Pemindahan pengelola yang terjadi saat ini diharapkan tidak hanya sebagai formalitas untuk diberikan kepada kementerian yang lebih relevan, namun harapanya terjadi banyak perbenahan dan perbaikan agar program ini dapat berjalan dengan lebih baik, efektif, dan efisien.
Apa yang perlu diperbaiki?
Setiap program yang ada tentu tidak lepas dari yang namanya masalah. Banyak hal-hal yang perlu dievaluasi dari program yang telah berjalan sebelumnya. Penyebab utama masalah ketidakefektifan program ini ialah adanya moral hazard dari sisi peserta dan penyedia pelatihan.
Peserta
- Banyak peserta yang mengikuti program ini bukan untuk upskilling, namun hanya mengejar uang insentif yang diberikan, sementara pelatihannya tidak dimanfaatkan
- Peserta banyak memanipulasi data, ada peserta yang sebenarnya sudah memiliki pekerjaan yang layak, namun tetap mengikuti program ini untuk mendapat uang insentif yang diberikan.
Penyedia Pelatihan
- Para bendor menyedia latihan terkadang menawarkan pelatihan yang kurang berkualitas, karena pembayaran dilakukan berbasis jumlah pengguna yang mengikuti pelatihan tersebut.

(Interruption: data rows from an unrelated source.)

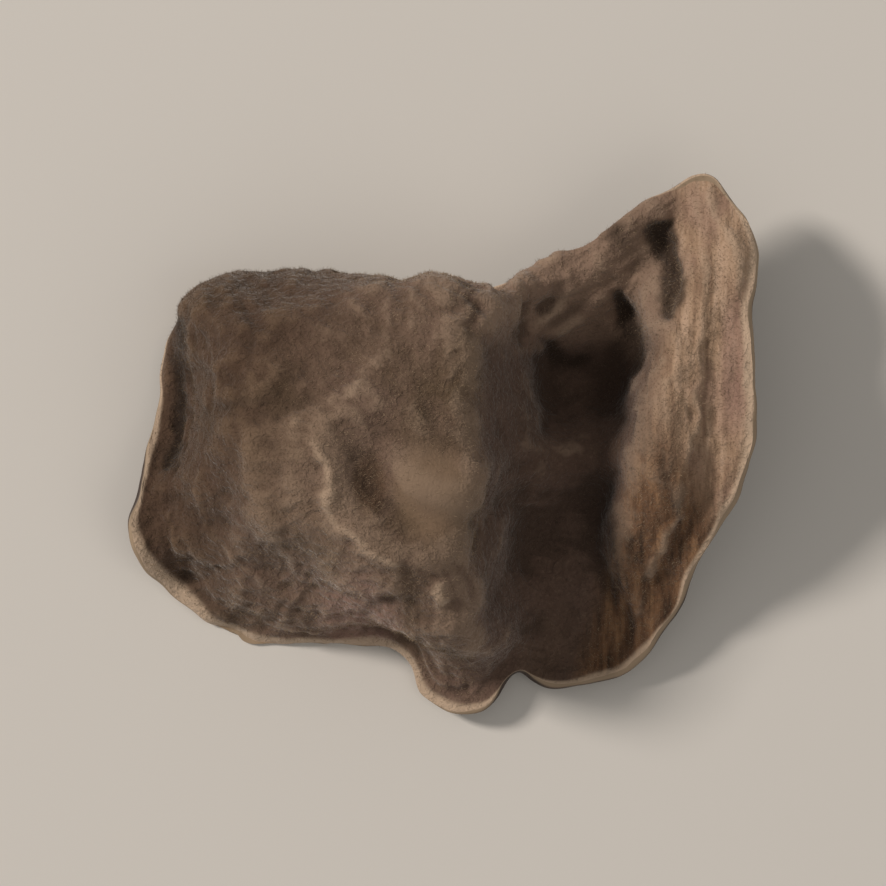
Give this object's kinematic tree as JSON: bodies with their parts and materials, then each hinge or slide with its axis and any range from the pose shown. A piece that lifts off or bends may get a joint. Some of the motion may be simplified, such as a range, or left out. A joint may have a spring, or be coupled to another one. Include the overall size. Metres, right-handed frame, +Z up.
{
  "type": "dried wood ear mushroom",
  "caption": "Dried wood ear mushroom: a thin leathery cap, shrunk into a domed lobe and a flared lip with a deep fold between them, lying with its velvety side up.",
  "frame": {"origin": "middle of the bounding box in plan, on the surface that the ear lies on", "axes": "+Z up; +X from the large domed lobe across the fold to the flared lip; +Y along the fold towards the pointed end of the flared lip"},
  "size_m": [0.0248, 0.0216, 0.008],
  "materials": {
    "dried_velvet": "matte, finely felted, dried to a leathery sheet"
  },
  "bodies": {
    "root": {"fruit_body": "dried_velvet"}
  },
  "joints": []
}
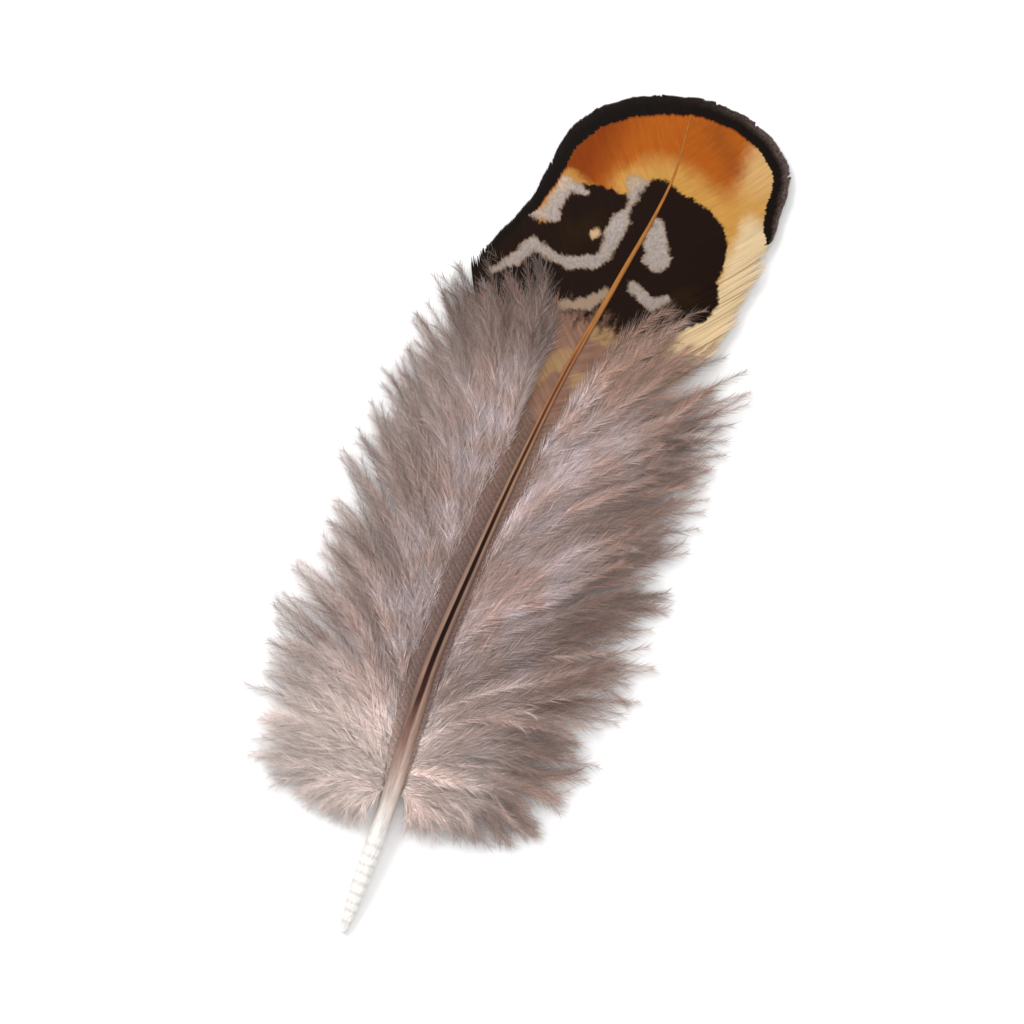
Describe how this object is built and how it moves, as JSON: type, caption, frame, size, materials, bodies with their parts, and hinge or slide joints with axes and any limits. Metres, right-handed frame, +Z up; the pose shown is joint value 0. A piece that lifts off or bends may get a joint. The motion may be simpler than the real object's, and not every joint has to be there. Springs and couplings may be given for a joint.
{
  "type": "pheasant feather",
  "caption": "Body feather of a pheasant lying flat: clear quill, brown shaft, black-edged golden tip with barred centre, and loose grey down along the lower shaft.",
  "frame": {"origin": "middle of the afterfeather's flat underside, on the surface that the feather lies on", "axes": "+Y along the feather from the quill to the tip, +Z up out of the patterned side, +X to the right seen from above with the tip ahead"},
  "size_m": [0.0371, 0.091, 0.0062],
  "materials": {
    "shaft_keratin": "smooth horny keratin, orange-brown on the rachis and clear milky white at the quill",
    "barred_vane": "close barbs, golden orange with a black edge, a chocolate-black middle and white bars, with a slight silky gloss",
    "grey_down": "soft matte lilac-grey down, browner at the roots and paler at the tips",
    "pale_down": "soft matte pale grey down"
  },
  "bodies": {
    "root": {"shaft": "shaft_keratin", "vane_left": "barred_vane", "vane_right": "barred_vane", "down_left": "grey_down", "down_right": "grey_down", "afterfeather": "pale_down"}
  },
  "joints": []
}
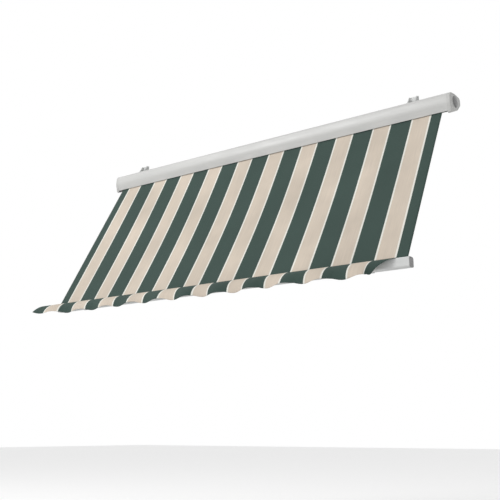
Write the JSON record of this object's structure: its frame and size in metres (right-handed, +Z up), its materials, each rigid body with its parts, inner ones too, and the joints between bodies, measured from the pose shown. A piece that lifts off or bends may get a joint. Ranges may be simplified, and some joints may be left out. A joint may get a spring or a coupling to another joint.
{
  "type": "folding arm awning",
  "caption": "Striped cloth awning that unrolls from a slim closed hood on two folding arms, with a front bar and a scalloped valance.",
  "frame": {"origin": "on the wall plane, midway along the hood, level with the pitch pivot bolts", "axes": "+X along the wall, +Y into the wall, +Z up; the cover runs out and down towards -Y"},
  "size_m": [3.1083, 0.9238, 1.4229],
  "materials": {
    "hood_paint": "satin",
    "cap_paint": "satin",
    "bar_paint": "satin",
    "arm_paint": "satin",
    "cast_metal": "satin",
    "zinc_steel": "satin",
    "motor_metal": "satin",
    "grey_plastic": "matte",
    "striped_cloth": "matte"
  },
  "bodies": {
    "wall_brackets": {"wall_bracket_left": "bar_paint", "wall_bracket_right": "bar_paint", "pivot_bolt_left": "zinc_steel", "pivot_bolt_right": "zinc_steel"},
    "cassette": {"hood": "hood_paint", "end_cap_left": "cap_paint", "end_cap_right": "cap_paint", "tilt_lug_left": "cast_metal", "tilt_lug_right": "cast_metal", "lock_bolt_left": "zinc_steel", "lock_bolt_right": "zinc_steel", "shoulder_bracket_left": "cast_metal", "shoulder_bracket_right": "cast_metal", "shoulder_pin_left": "zinc_steel", "shoulder_pin_right": "zinc_steel", "shoulder_bolt_left": "zinc_steel", "shoulder_bolt_right": "zinc_steel", "tubular_motor": "motor_metal", "idler_bush": "grey_plastic", "cover": "striped_cloth"},
    "roller": {"roller_tube": "zinc_steel", "idler_plug": "grey_plastic", "drive_wheel": "grey_plastic", "motor_crown": "grey_plastic"},
    "rear_arm_left": {"shoulder_knuckle_left": "cast_metal", "rear_arm_left": "arm_paint", "elbow_fork_left": "cast_metal", "elbow_pin_left": "zinc_steel"},
    "forearm_left": {"elbow_tongue_left": "cast_metal", "forearm_left": "arm_paint", "wrist_knuckle_left": "cast_metal", "tension_spring_left": "zinc_steel", "tension_cable_left": "zinc_steel"},
    "rear_arm_right": {"shoulder_knuckle_right": "cast_metal", "rear_arm_right": "arm_paint", "elbow_fork_right": "cast_metal", "elbow_pin_right": "zinc_steel"},
    "forearm_right": {"elbow_tongue_right": "cast_metal", "forearm_right": "arm_paint", "wrist_knuckle_right": "cast_metal", "tension_spring_right": "zinc_steel", "tension_cable_right": "zinc_steel"},
    "front_bar": {"front_bar": "bar_paint", "front_bar_cap_left": "grey_plastic", "front_bar_cap_right": "grey_plastic", "wrist_bracket_left": "cast_metal", "wrist_bracket_right": "cast_metal", "wrist_pin_left": "zinc_steel", "wrist_pin_right": "zinc_steel", "cover_welt": "striped_cloth", "valance_welt": "striped_cloth", "valance": "striped_cloth"}
  },
  "joints": [
    {"name": "pitch", "type": "hinge", "parent": "wall_brackets", "child": "cassette", "pos_m": [0, -0.05, 0], "axis": [1, 0, 0], "range_deg": [-20, 15]},
    {"name": "left_shoulder", "type": "hinge", "parent": "cassette", "child": "rear_arm_left", "pos_m": [-1.2, -0.14309, -0.15243], "axis": [0, -0.866, 0.5], "range_deg": [0, 64.33], "deforming": ["cover"]},
    {"name": "left_elbow", "type": "hinge", "parent": "rear_arm_left", "child": "forearm_left", "pos_m": [-0.92588, -0.45424, -0.69136], "axis": [0, -0.866, 0.5], "range_deg": [-129.66, 1]},
    {"name": "left_wrist", "type": "hinge", "parent": "forearm_left", "child": "front_bar", "pos_m": [-1.2, -0.76539, -1.23029], "axis": [0, -0.866, 0.5], "range_deg": [-1, 65.33]},
    {"name": "right_shoulder", "type": "hinge", "parent": "cassette", "child": "rear_arm_right", "pos_m": [1.2, -0.14309, -0.15243], "axis": [0, -0.866, 0.5], "range_deg": [-65.33, 1]},
    {"name": "right_elbow", "type": "hinge", "parent": "rear_arm_right", "child": "forearm_right", "pos_m": [0.92588, -0.45424, -0.69136], "axis": [0, -0.866, 0.5], "range_deg": [-1, 129.66]},
    {"name": "roller_spin", "type": "hinge", "parent": "cassette", "child": "roller", "pos_m": [0, -0.11181, -0.08504], "axis": [1, 0, 0], "range_deg": [-2087.8, 5]}
  ],
  "couplings": [
    {"joint": "left_elbow", "follows": "left_shoulder", "ratio": -2},
    {"joint": "left_wrist", "follows": "left_shoulder", "ratio": 1},
    {"joint": "right_shoulder", "follows": "left_shoulder", "ratio": -1},
    {"joint": "right_elbow", "follows": "left_shoulder", "ratio": 2},
    {"joint": "roller_spin", "follows": "left_shoulder", "ratio": -32.376}
  ]
}
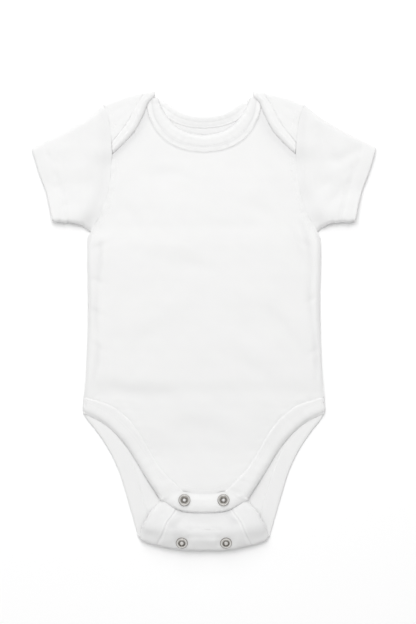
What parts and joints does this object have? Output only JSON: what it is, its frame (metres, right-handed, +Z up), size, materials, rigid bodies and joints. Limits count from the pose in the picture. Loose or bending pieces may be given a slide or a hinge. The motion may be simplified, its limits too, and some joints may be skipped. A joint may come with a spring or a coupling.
{
  "type": "baby bodysuit",
  "caption": "White short-sleeve baby bodysuit with envelope shoulders and a snapped crotch tab, lying flat, its crotch end folded up over the front.",
  "frame": {"origin": "under the middle of the laid-out garment, on the surface that it lies on", "axes": "+Y towards the neck, +Z up from the surface, +X towards the sleeve on the right as seen from above"},
  "size_m": [0.313, 0.4178, 0.0131],
  "materials": {
    "cloth": "white cotton interlock knit, matte, very fine ribs",
    "binding": "the same white knit, folded double over the cut edge and sewn with two rows of stitches",
    "snap_metal": "nickel-plated pressed metal, polished"
  },
  "bodies": {
    "root": {"back_panel": "cloth", "front_panel": "cloth", "sleeve_right": "cloth", "sleeve_left": "cloth", "front_tab": "cloth", "neck_binding_back": "binding", "neck_binding_front": "binding", "leg_binding_right": "binding", "leg_binding_left": "binding", "snap_ring_right": "snap_metal", "snap_stud_right": "snap_metal", "socket_under_tab_right": "snap_metal", "socket_spare_right": "snap_metal", "back_ring_under_tab_right": "snap_metal", "back_ring_spare_right": "snap_metal", "snap_ring_left": "snap_metal", "snap_stud_left": "snap_metal", "socket_under_tab_left": "snap_metal", "socket_spare_left": "snap_metal", "back_ring_under_tab_left": "snap_metal", "back_ring_spare_left": "snap_metal"}
  },
  "joints": []
}
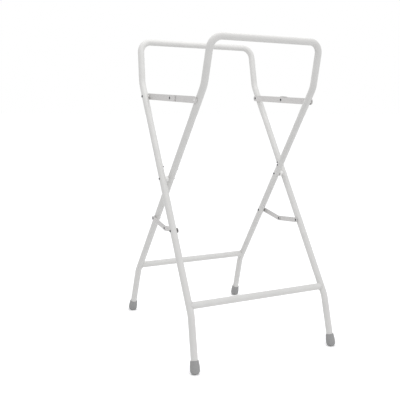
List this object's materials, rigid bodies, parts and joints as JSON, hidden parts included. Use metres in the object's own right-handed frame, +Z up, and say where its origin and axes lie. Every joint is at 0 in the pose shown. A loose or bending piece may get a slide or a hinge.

- Banyak kursus yang terlalu umum, hanya berisi materi-materi formalitas, namun tidak memberi manfaat nyata bagi peserta
Dari moral hazard yang ada ini, dapat memberikan dampak fatal bagi keberlangsungan program ini, dampak yang diberikan berupa:
- Program berjalan dengan tidak efektif. Tujuan meningkatkan skill tenga kerja menjadi tidak tercapai akibat moral hazard yang dilakukan
- Ketidakadilan sosial. Masyarakat yang memang butuh bisa tidak mendapatkan pelatihan karena keterbatasan kuota yang telah diambil oleh orang-orang yang tidak layak
- APBN terbuang sia-sia. Anggaran yang seharusnya untuk meningkatkan skill menjadi habis untuk hal yang tidak produktif.
Apa yang perlu dilakukan Pemerintah
Pemerintah perlu melakukan beberapa langkah untuk membenahi program ini.
- Memperkuat Seleksi Peserta
- Verifikasi data peserta dengan data sistem kependudukan, mulai dari data BPJS, perpajakan, data bansos lain, dan data lainnya agar penerima program ini memang yang benar-benar layak
- Pengawasan Pelaksanaan
Melakukan monitoring digital secara berkala, mulai dari catatan kehadiran, progres, dan penilaian di tiap kursus. - Fokus kepada Kualitas Pelatihan
- Pemerintah perlu menyeleksi penyedia pelatihan. Filter ketat lembaga pelatihan dengan beberapa standard dan mengutamakan kurikulum yang relevan di masa ini, dan fokus kepada kualitas materi dan pengajar yang disediakan. Pelatihan yang diberikan juga perlu disesuaikan dengan kebutuhan industri masa kini
- Insentif yang Tetap
- Pemerintah perlu mengkaji ulang tahapan pemberian insentif. Sebagai contoh, insentif dapat diberikan setelah para peserta telah menyelesaikan kursus dan berhasil lulus dari uji kompetensi di akhir pelatihan. Reward tambahan dapat diberikan ketika peserta sudah berhasil menemukan pekerjaan atau meningkatkan usaha yang mereka jalani.
- Transparansi
- Libatkan pengawas independen masyarakat sipili untuk menekan adanya potensi penyalahgunaan anggaran dan keefektifan program
Kesimpulan
Program Kartu Prakerja merupakan salah satu solusi strategis bagi pemerintah sebagai bekal dalam menghadapi tantangan pengangguran di tengah bonus demografi saat ini. Meski telah terbukti memberi manfaat, program ini masih menghadapi kendala moral hazard dan ketidakefektifan baik dari segi peserta dan penyedia pelatihan itu sendiri. Oleh karena itu, pemerintah selaku pengelola perlu melakukan perbaikan  melalui seleksi peserta yang lebih ketat, peningkatan kualitas pelatihan, pengawasan ketat, mekanisme insentif berbasis hasil, serta transparansi pengelolaan agar program ini benar-benar menjadi investasi strategis bagi masa depan tenaga kerja Indonesia.